* _Your goal_
Transcribe only part of the material below: the lines from the one containing "in imported if" through the one containing "bpy.data.objects.remove(obj)", inclusive, exactly as written.

########################################

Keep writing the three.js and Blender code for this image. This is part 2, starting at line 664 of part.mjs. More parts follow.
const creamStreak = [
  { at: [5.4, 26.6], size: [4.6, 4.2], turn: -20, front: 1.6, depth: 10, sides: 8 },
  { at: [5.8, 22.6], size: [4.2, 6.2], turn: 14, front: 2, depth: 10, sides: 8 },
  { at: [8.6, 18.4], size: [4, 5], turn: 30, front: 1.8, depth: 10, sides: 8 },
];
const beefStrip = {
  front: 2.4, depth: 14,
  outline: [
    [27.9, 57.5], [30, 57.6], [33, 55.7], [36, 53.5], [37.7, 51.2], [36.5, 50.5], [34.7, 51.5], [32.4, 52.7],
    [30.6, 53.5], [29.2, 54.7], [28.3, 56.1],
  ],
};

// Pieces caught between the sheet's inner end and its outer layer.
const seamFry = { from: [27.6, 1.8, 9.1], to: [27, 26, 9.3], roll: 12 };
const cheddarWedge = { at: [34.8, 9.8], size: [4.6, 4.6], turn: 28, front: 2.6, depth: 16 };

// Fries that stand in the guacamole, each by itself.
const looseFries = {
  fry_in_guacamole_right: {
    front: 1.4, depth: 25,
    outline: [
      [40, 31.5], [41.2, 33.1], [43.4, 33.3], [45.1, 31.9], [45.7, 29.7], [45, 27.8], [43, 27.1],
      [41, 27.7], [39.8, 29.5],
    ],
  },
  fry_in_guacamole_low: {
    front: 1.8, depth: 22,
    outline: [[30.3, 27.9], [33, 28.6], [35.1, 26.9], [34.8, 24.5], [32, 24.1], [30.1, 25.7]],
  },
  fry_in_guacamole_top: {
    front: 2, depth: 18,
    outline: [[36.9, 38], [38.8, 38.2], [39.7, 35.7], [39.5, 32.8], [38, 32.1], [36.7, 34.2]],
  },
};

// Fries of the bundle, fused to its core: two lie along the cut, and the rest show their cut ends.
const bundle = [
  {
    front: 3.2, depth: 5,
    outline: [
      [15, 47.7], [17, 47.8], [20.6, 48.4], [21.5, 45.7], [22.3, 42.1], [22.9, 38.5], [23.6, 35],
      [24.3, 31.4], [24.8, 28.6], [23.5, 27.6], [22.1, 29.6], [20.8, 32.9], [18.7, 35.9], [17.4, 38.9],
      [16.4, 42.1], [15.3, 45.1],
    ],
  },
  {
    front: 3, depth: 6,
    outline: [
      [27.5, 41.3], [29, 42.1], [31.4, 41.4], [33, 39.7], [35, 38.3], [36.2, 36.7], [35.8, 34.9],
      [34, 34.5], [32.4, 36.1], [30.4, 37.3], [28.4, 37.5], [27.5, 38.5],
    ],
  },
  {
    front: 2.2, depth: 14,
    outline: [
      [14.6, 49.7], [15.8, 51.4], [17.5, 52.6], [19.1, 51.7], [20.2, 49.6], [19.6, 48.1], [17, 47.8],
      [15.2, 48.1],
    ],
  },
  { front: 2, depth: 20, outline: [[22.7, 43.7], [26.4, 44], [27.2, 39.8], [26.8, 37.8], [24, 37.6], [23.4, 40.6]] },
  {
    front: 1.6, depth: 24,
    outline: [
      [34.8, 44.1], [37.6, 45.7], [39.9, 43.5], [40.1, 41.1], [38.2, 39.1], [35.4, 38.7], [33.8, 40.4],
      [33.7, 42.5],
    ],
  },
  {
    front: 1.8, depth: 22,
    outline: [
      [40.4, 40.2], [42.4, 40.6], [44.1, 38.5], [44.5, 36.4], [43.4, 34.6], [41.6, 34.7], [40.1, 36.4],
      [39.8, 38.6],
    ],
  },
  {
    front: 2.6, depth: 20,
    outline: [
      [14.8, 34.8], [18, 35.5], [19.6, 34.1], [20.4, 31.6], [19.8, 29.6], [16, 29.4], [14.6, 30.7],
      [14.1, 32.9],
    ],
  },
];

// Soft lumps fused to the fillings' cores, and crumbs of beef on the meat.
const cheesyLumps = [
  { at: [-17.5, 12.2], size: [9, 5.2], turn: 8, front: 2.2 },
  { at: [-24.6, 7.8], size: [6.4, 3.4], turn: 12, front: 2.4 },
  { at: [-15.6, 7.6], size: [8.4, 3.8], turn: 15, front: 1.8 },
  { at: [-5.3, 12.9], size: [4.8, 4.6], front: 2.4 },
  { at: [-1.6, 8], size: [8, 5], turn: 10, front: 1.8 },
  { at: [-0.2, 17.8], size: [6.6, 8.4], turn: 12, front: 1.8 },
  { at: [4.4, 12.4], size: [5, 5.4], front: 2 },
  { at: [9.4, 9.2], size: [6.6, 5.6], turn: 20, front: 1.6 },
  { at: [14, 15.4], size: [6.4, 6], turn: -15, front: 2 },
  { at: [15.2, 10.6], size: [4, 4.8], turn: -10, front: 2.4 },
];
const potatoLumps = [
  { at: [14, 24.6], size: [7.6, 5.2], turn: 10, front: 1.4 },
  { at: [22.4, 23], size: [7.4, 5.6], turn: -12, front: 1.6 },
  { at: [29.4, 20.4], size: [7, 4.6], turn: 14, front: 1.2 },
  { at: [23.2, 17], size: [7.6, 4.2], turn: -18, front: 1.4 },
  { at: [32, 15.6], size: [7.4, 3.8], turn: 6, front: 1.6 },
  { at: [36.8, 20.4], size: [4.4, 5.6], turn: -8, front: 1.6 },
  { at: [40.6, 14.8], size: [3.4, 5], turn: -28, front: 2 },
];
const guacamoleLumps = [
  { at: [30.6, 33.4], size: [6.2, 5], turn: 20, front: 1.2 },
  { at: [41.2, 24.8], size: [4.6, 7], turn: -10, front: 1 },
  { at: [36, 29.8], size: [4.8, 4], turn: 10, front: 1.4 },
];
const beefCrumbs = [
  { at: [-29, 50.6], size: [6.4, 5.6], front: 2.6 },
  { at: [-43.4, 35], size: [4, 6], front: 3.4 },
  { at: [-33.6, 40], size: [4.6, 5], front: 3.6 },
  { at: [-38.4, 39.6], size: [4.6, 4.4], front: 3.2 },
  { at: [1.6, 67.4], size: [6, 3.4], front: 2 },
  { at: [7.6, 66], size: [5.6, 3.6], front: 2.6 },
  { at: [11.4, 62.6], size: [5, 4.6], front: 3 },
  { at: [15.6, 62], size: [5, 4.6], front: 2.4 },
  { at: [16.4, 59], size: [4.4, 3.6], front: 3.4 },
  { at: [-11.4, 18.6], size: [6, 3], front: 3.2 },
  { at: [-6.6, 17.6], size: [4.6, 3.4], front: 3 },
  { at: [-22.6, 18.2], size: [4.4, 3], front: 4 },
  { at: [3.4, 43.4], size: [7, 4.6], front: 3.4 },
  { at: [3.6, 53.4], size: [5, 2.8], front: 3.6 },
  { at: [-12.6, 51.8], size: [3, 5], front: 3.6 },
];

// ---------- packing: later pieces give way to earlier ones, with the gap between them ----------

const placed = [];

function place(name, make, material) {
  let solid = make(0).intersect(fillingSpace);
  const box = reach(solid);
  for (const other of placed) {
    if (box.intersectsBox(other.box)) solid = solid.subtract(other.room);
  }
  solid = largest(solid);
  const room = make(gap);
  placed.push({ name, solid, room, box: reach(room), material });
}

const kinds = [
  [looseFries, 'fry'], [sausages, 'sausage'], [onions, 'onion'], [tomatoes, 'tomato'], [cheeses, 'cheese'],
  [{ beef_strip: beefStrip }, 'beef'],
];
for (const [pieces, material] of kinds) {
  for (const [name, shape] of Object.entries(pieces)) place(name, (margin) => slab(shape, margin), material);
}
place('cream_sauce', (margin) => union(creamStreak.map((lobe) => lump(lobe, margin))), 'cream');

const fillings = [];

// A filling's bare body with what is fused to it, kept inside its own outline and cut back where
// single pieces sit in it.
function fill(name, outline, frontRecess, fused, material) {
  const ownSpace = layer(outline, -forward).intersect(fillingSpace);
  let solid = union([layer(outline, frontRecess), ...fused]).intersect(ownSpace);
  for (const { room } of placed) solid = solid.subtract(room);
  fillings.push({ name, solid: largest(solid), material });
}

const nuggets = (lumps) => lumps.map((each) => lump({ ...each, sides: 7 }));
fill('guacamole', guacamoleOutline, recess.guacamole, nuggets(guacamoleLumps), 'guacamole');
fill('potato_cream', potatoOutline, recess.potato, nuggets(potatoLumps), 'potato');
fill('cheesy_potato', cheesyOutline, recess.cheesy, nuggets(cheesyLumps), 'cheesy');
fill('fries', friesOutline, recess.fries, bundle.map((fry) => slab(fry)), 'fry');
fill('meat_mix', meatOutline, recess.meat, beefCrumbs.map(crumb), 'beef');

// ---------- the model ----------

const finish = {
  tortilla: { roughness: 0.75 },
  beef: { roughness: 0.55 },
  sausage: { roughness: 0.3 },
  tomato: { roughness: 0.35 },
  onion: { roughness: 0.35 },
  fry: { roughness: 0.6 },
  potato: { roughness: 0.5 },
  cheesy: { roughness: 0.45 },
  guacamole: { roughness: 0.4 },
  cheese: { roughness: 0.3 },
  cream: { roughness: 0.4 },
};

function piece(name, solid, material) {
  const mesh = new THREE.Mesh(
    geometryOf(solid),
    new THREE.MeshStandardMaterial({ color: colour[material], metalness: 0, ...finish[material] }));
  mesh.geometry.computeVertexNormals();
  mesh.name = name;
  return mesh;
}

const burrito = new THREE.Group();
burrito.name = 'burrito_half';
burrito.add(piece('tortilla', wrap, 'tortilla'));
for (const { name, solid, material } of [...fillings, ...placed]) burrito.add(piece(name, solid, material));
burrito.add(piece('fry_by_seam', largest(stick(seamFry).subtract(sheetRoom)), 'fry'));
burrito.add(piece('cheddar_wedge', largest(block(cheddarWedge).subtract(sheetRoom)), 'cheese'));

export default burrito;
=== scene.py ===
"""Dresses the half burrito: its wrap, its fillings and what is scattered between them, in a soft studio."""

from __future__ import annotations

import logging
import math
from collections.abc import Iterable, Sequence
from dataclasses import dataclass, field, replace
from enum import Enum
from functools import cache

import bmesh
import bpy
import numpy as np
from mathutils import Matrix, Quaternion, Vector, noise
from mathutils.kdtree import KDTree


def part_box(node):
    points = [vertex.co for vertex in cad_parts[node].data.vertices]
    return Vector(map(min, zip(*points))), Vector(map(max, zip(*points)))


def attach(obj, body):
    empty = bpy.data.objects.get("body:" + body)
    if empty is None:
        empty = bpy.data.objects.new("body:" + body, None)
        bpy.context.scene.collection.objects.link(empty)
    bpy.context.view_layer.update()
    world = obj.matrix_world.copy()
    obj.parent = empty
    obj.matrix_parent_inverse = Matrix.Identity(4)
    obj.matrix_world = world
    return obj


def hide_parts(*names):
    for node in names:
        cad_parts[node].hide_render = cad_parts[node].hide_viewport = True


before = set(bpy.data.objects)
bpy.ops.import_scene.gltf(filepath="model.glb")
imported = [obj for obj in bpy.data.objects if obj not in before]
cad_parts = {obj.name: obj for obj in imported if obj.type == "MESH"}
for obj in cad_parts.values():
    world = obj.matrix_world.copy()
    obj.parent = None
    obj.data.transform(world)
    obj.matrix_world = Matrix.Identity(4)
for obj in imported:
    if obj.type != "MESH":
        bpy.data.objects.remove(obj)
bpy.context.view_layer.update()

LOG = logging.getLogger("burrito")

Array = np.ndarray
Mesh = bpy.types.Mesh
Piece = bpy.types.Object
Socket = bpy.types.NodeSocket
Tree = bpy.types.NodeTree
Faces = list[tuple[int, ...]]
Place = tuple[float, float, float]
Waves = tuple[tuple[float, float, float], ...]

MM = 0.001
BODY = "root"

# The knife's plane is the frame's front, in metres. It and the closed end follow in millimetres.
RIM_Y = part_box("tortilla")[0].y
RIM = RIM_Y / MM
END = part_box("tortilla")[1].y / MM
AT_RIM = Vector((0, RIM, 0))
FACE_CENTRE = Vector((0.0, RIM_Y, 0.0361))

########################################

* _The completed task_
cad_parts = {obj.name: obj for obj in imported if obj.type == "MESH"}
for obj in cad_parts.values():
    world = obj.matrix_world.copy()
    obj.parent = None
    obj.data.transform(world)
    obj.matrix_world = Matrix.Identity(4)
for obj in imported:
    if obj.type != "MESH":
        bpy.data.objects.remove(obj)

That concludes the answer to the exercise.